» Given exercise
All of the data needs to be repeated exactly.

-- START OF Data block --

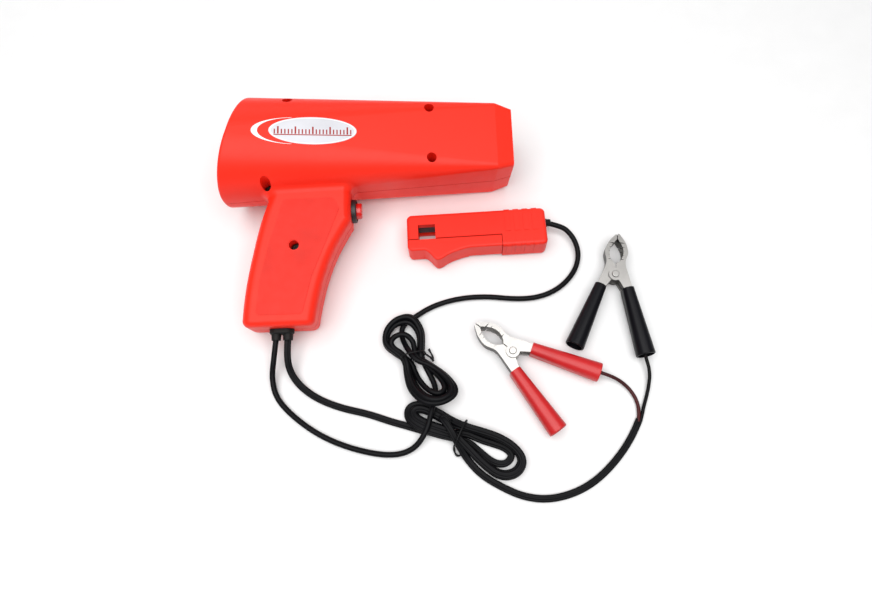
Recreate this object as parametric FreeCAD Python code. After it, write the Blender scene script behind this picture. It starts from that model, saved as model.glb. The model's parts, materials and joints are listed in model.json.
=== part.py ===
"""Timing light kit: strobe gun, inductive pickup, two battery clips and their cords, laid on a table.

Units are millimetres. +Z is up and the kit lies on z = 0. The origin is on the table, under the
middle of the box around the gun and the pickup. Each tool is drawn in a frame of its own and then
placed: the gun with +X to the muzzle, +Y up the barrel and +Z to its right-hand side, the pickup
with +X to its cord, and a clip with +X to its tip and its rivet on Z.
"""
import FreeCAD, Part
import math
import os
from FreeCAD import Placement, Rotation, Vector

# ---- kit layout: every tool's own origin, in kit coordinates before the shift to the middle
KIT_SHIFT = Vector(-109.006, 48.085, 0)
PICKUP_AT = Vector(123.0, -64.7, 0)
CLIP_PLANE_Z = 7.2
BLACK_CLIP_AT = Vector(277.4, -105.8, CLIP_PLANE_Z)
BLACK_CLIP_TURN = 78.6
RED_CLIP_AT = Vector(195.1, -159.7, CLIP_PLANE_Z)
RED_CLIP_TURN = 138.6

# ---- gun
WALL = 2.4
BARREL_REAR_HALF = 39.75
NOSE_X = 192.5
NOSE_HALF = 26.3
NOSE_CORNER = 3.6
MUZZLE_X = 205.0
MUZZLE_HALF = 22.7
MUZZLE_CORNER = 3.2
REAR_SLANT = 15.7
RIM_ROUND = 2.0
GUN_YAW = -0.72
GUN_PITCH = 3.108
GUN_ROLL = 9.196
GUN_AT = Vector(0.74, 0.68, 40.04)
GRIP_HALF = 16.5
GRIP_CORNER = 7.0
GRIP_BOTTOM_Y = -136.0
GRIP_BOTTOM_ROUND = 5.0
GRIP_BLEND = 5.5
GRIP_FRONT_X = 83.6
# grip sections, from the barrel down: height y, rear x, front x; the front is cut flat at GRIP_FRONT_X
GRIP_STATIONS = [
    (-24.0, 31.0, 104.5),
    (-44.0, 24.2, 93.0),
    (-62.0, 18.6, 82.2),
    (-79.0, 14.9, 72.9),
    (-98.0, 11.3, 65.6),
    (-117.0, 8.8, 60.8),
    (GRIP_BOTTOM_Y, 7.7, 57.7),
]
SEAM_WIDTH = 0.6
SEAM_DEPTH = 0.5

SHELL_SCREWS = [(40.4, 29.0), (143.4, 20.3), (144.2, -18.8), (24.6, -33.2), (44.0, -78.1)]
SCREW_WELL_R = 3.6
SCREW_SEAT_Z = 6.0
SCREW_HEAD_R = 3.1
SCREW_HEAD_H = 2.2
SCREW_SHANK_R = 1.45
SCREW_REACH = 12.0
BOSS_R = 5.4

LENS_R = 19.3
APERTURE_R = 17.3
LENS_BACK_X = 197.0
LENS_EDGE = 3.0
LENS_CROWN = 2.4
REFLECTOR_MOUTH_X = 193.6
REFLECTOR_DEPTH = 28.0
REFLECTOR_R = 18.0
REFLECTOR_WALL = 1.0
REFLECTOR_NECK_R = 9.0
TUBE_R = 2.0
TUBE_LEG_Y = 4.6
TUBE_FRONT_X = 183.0
HOLDER_X = 150.5
HOLDER_LENGTH = 11.0
HOLDER_R = 8.6

BOARD_X = (52.0, 136.5)
BOARD_HALF_WIDTH = 22.0
BOARD_Z = -9.0
BOARD_THICK = 1.6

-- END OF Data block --

» Written reply
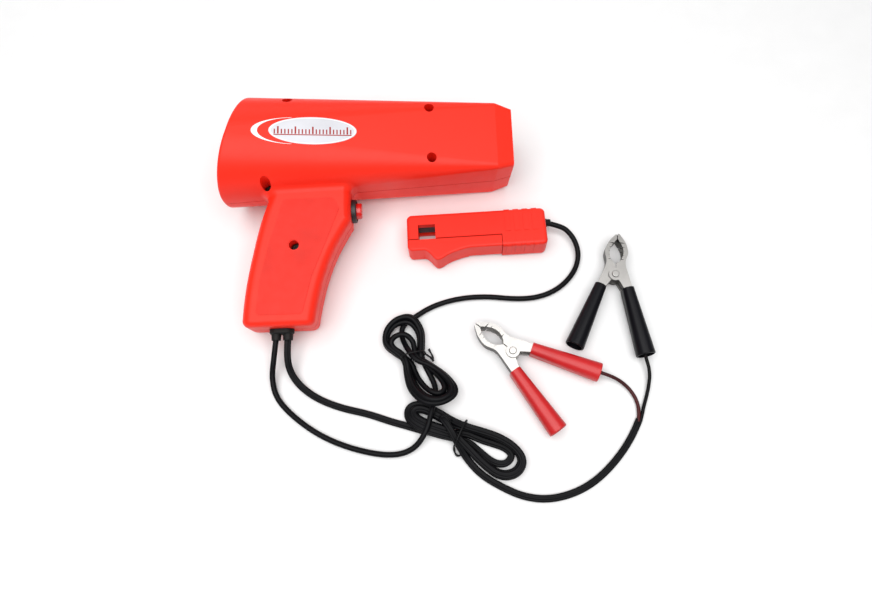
Recreate this object as parametric FreeCAD Python code. After it, write the Blender scene script behind this picture. It starts from that model, saved as model.glb. The model's parts, materials and joints are listed in model.json.
=== part.py ===
"""Timing light kit: strobe gun, inductive pickup, two battery clips and their cords, laid on a table.

Units are millimetres. +Z is up and the kit lies on z = 0. The origin is on the table, under the
middle of the box around the gun and the pickup. Each tool is drawn in a frame of its own and then
placed: the gun with +X to the muzzle, +Y up the barrel and +Z to its right-hand side, the pickup
with +X to its cord, and a clip with +X to its tip and its rivet on Z.
"""
import FreeCAD, Part
import math
import os
from FreeCAD import Placement, Rotation, Vector

# ---- kit layout: every tool's own origin, in kit coordinates before the shift to the middle
KIT_SHIFT = Vector(-109.006, 48.085, 0)
PICKUP_AT = Vector(123.0, -64.7, 0)
CLIP_PLANE_Z = 7.2
BLACK_CLIP_AT = Vector(277.4, -105.8, CLIP_PLANE_Z)
BLACK_CLIP_TURN = 78.6
RED_CLIP_AT = Vector(195.1, -159.7, CLIP_PLANE_Z)
RED_CLIP_TURN = 138.6

# ---- gun
WALL = 2.4
BARREL_REAR_HALF = 39.75
NOSE_X = 192.5
NOSE_HALF = 26.3
NOSE_CORNER = 3.6
MUZZLE_X = 205.0
MUZZLE_HALF = 22.7
MUZZLE_CORNER = 3.2
REAR_SLANT = 15.7
RIM_ROUND = 2.0
GUN_YAW = -0.72
GUN_PITCH = 3.108
GUN_ROLL = 9.196
GUN_AT = Vector(0.74, 0.68, 40.04)
GRIP_HALF = 16.5
GRIP_CORNER = 7.0
GRIP_BOTTOM_Y = -136.0
GRIP_BOTTOM_ROUND = 5.0
GRIP_BLEND = 5.5
GRIP_FRONT_X = 83.6
# grip sections, from the barrel down: height y, rear x, front x; the front is cut flat at GRIP_FRONT_X
GRIP_STATIONS = [
    (-24.0, 31.0, 104.5),
    (-44.0, 24.2, 93.0),
    (-62.0, 18.6, 82.2),
    (-79.0, 14.9, 72.9),
    (-98.0, 11.3, 65.6),
    (-117.0, 8.8, 60.8),
    (GRIP_BOTTOM_Y, 7.7, 57.7),
]
SEAM_WIDTH = 0.6
SEAM_DEPTH = 0.5

SHELL_SCREWS = [(40.4, 29.0), (143.4, 20.3), (144.2, -18.8), (24.6, -33.2), (44.0, -78.1)]
SCREW_WELL_R = 3.6
SCREW_SEAT_Z = 6.0
SCREW_HEAD_R = 3.1
SCREW_HEAD_H = 2.2
SCREW_SHANK_R = 1.45
SCREW_REACH = 12.0
BOSS_R = 5.4

LENS_R = 19.3
APERTURE_R = 17.3
LENS_BACK_X = 197.0
LENS_EDGE = 3.0
LENS_CROWN = 2.4
REFLECTOR_MOUTH_X = 193.6
REFLECTOR_DEPTH = 28.0
REFLECTOR_R = 18.0
REFLECTOR_WALL = 1.0
REFLECTOR_NECK_R = 9.0
TUBE_R = 2.0
TUBE_LEG_Y = 4.6
TUBE_FRONT_X = 183.0
HOLDER_X = 150.5
HOLDER_LENGTH = 11.0
HOLDER_R = 8.6

BOARD_X = (52.0, 136.5)
BOARD_HALF_WIDTH = 22.0
BOARD_Z = -9.0
BOARD_THICK = 1.6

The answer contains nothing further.